Further, the charterers’ counterclaim was rejected on the basis that Clause 77 was a complete code which set out the consequences of breach (i.e. owners were to clean the holds at their own time and expense). The charterers were not entitled to seek damages in addition to the consequences set out in Clause 77.
Clyde noted that the Tribunal was critical of the apparent “mistaken belief”, common amongst masters, that NOR is to be tendered at the first pilot station at the end of a sea passage, which is not correct.
There are a number of ways that owners can protect themselves from the risk of lost demurrage and/or cancellation from an invalid NOR:
- Always ensure masters are instructed to only issue the NOR when the vessel is an “arrived ship”. In this respect, the vessel must have gone as far as it can and be at the immediate disposal of the charterer.
- Beware of charterparty provisions that invalidate a NOR, such as Clause 77, and ensure that such clauses clearly specify a complete code of consequences of breach (e.g. by providing that owners will remedy the breach at their own cost and time) to avoid spurious claims from charterers following a breach.

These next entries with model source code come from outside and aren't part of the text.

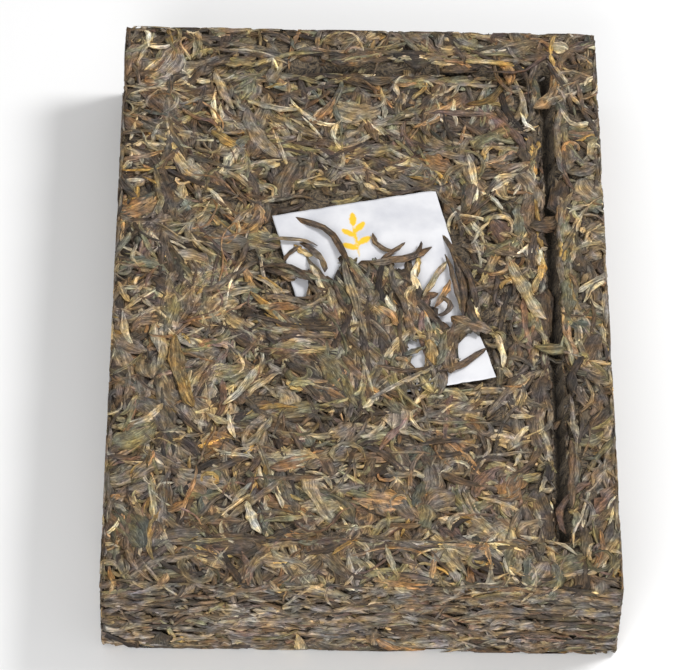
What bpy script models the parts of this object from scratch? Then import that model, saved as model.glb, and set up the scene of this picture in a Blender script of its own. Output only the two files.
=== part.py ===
"""A kilogram brick of pressed pu erh tea leaves with a paper ticket bedded in its sunk top panel.

Blender 4.5, metres, +Z up. X runs across the brick, Y along it, and the origin is at the
middle of the underside. Run it with: blender --background --python part.py
"""

import math
import random

import bmesh
import bpy
from mathutils import Matrix, Vector

# The mould's inside: every pressed leaf ends on these planes
BRICK_WIDTH = 0.168
BRICK_LENGTH = 0.250
BRICK_HEIGHT = 0.035

# The bare core lies this far inside the mould's planes, and the leaves fill the difference
LEAF_PROUD = 0.0008
UPRIGHT_EDGE_RADIUS = 0.0030
UPRIGHT_EDGE_FACETS = 3
FLAT_EDGE_RADIUS = 0.0015
FLAT_EDGE_FACETS = 2

# The sunk panel: its left and near walls slope, its right and far walls are nearly upright
PANEL_LEFT = -0.0655
PANEL_NEAR = -0.1055
PANEL_RIGHT = 0.0680
PANEL_FAR = 0.1090
PANEL_DEPTH = 0.0025
SLOPED_RUN = 0.0045
STEEP_RUN = 0.0010

# The crevice that the press plate cut at the foot of the right and far walls. It grows from a share of
# its full size at each end by a share a step, and its sides and floor are ragged within these shares.
CREVICE_DEPTH = 0.0052
CREVICE_WIDTH = 0.0036
CREVICE_FAR_START = -0.0420
CREVICE_STEPS = 22
CREVICE_FAR_GROWTH = (0.15, 0.3)
CREVICE_NEAR_GROWTH = (0.3, 0.5)
CREVICE_INNER_RAGGED = (0.55, 1.15)
CREVICE_OUTER_RAGGED = (0.80, 1.05)
CREVICE_FLOOR_RAGGED = (0.8, 1.0)
CREVICE_OUTER_FOOT = 0.25
CREVICE_INNER_FOOT = 0.4

# The paper ticket, lying askew and dipping under the leaves that cover its middle
TICKET_WIDTH = 0.0577
TICKET_LENGTH = 0.0864
TICKET_THICKNESS = 0.0005
TICKET_TURN = math.radians(12.8)
TICKET_CENTRE = Vector((0.0072, 0.0015))
TICKET_SINK = 0.0005
TICKET_CELLS = (4, 10)
TICKET_CLEARANCE = 0.0003

# The dip under the mat: its depth, its middle and spread as shares of the half length, and how far
# the paper's right edge is drawn in there
TICKET_DIP = 0.0010
TICKET_DIP_MIDDLE = -0.15
TICKET_DIP_SPREAD = 0.38
TICKET_WAIST = 0.0024

# The paper's waves: their height, and for each its turns across and along and its share
TICKET_WAVE = 0.00015
TICKET_WAVES = ((2.6, 1.1, 1.0), (-1.0, 4.0, 0.8))

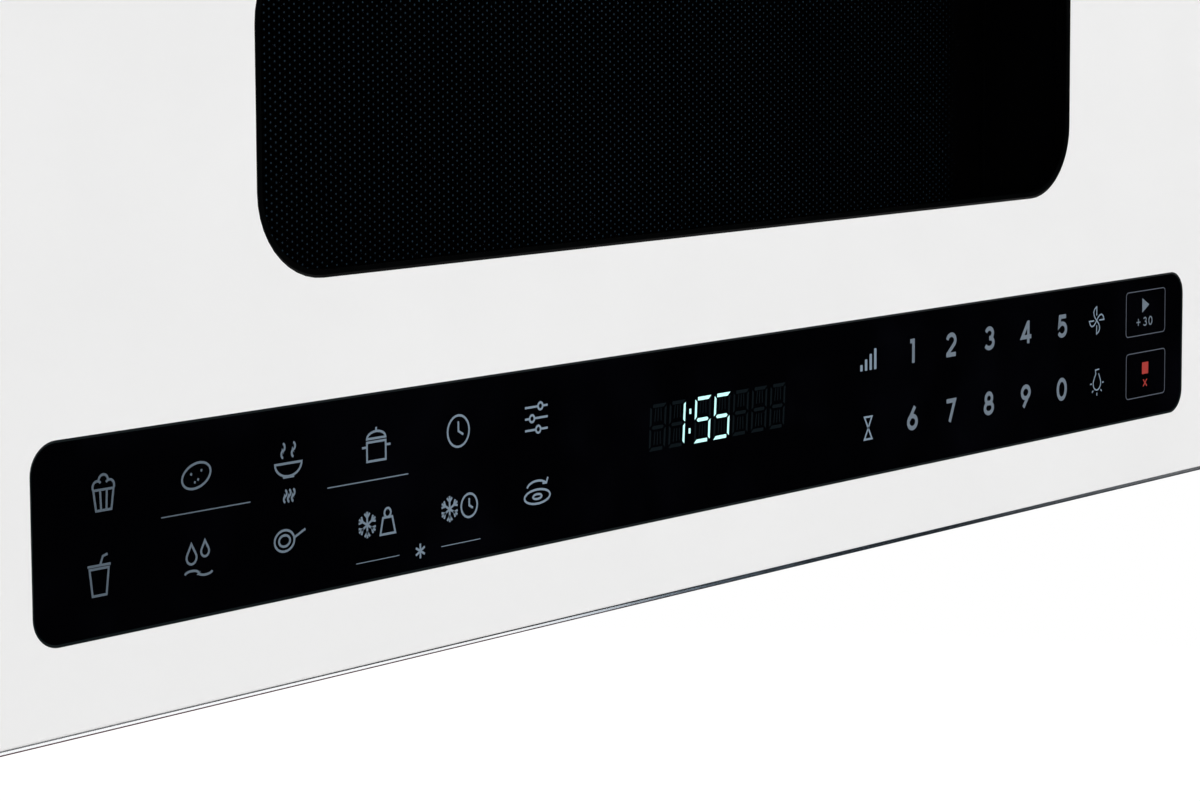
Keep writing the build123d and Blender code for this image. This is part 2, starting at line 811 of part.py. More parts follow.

- Ensure the master is aware of any provisions in the charterparty that may invalidate a NOR, and ensure he is instructed to re-tender the NOR once any breach has been remedied. In this case, the Tribunal noted that much of the dispute could have been avoided by better communication between owners and the master, and between charterers and their agents.
- If a dispute as to the validity of a NOR arises, take care when considering the documents the charterer submits to the loading terminal, as submission of an invalid NOR may amount to acceptance of an invalid NOR and a waiver of any right to object.